If that reads like a part-time job, that is because at real catalog scale it is one — which is the honest case for handing it to a dedicated reconciliation service that runs the loop weekly instead of monthly.
The 2026 changes stacking on top
Reimbursement policy is not moving in isolation this year. Three broader shifts raise the stakes:
- FBA prep and labeling services end in the US in 2026. Prep responsibility moves to sellers and their suppliers — and prep errors are a classic source of inbound discrepancies, so expect more receiving disputes, not fewer.
- Fulfillment fees rose again, averaging around $0.08 more per unit. Small per-unit, real at volume.
- DD+7 payouts went live in March 2026. Amazon now holds sale proceeds until seven days after delivery. Slower cash in, thinner reimbursements out — working capital is squeezed from both ends.

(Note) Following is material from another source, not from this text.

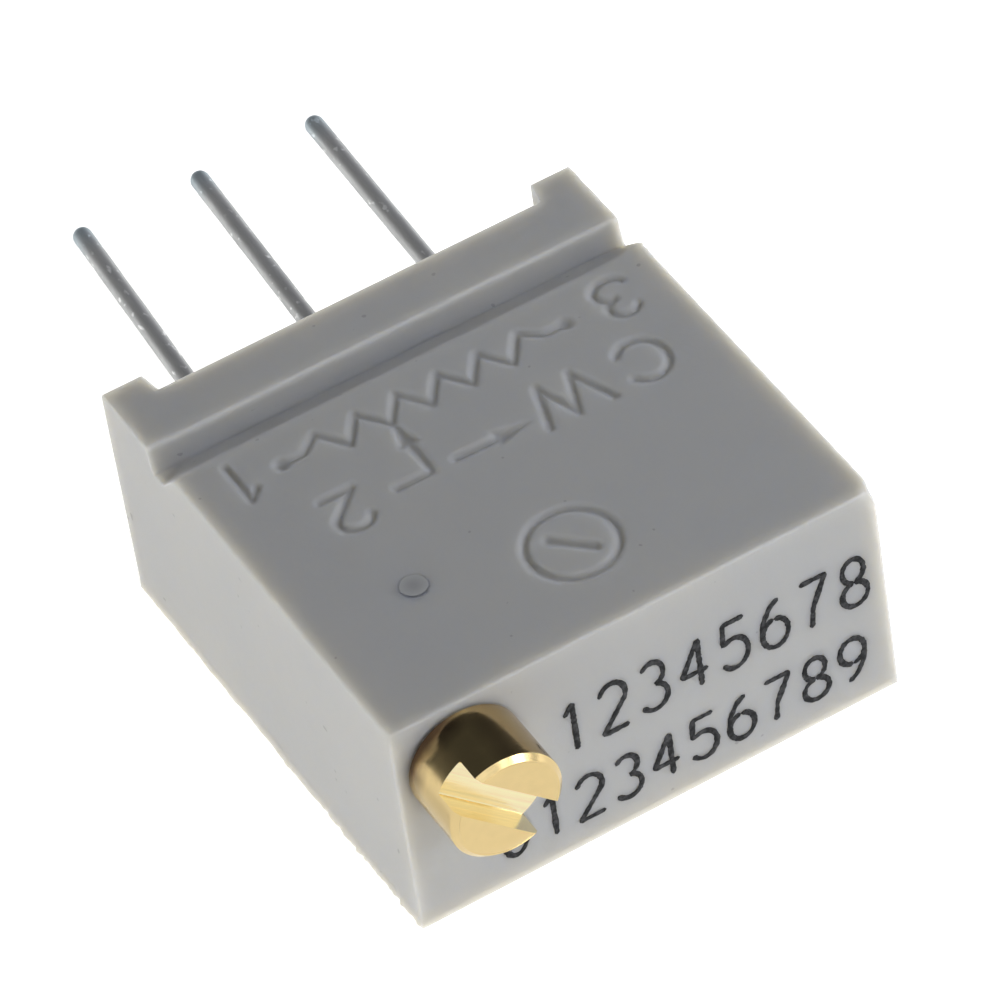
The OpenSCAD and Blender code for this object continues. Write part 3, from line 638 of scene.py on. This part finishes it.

We track all of these month by month in our Amazon FBA policy updates tracker if you want the running list.
Where a reconciliation partner fits
You can run everything above yourself, and for a small catalog you probably should. The case for outside help is scale and deadlines: 60-day windows do not care that you were busy with a product launch, and cost-documentation disputes reward people who assemble evidence packets for a living.
Our reconciliation team audits the full trailing window on every account weekly, files claims with documentation attached, works denials through appeal, and reports recovered dollars — not "opportunities identified." If you want to know what your account is actually leaking under the 2026 rules, request a free audit and we will show you the number before you commit to anything.
The bottom line
The 2026 reimbursement regime pays less per incident, gives you a fraction of the time to claim, and automates just enough to create false confidence. The sellers recovering well right now all do the same three things: accurate cost data on every SKU, a monthly (or faster) reconciliation rhythm, and complete documentation on the first filing. Start with the cost fields this week — it is the cheapest fix with the fastest payback.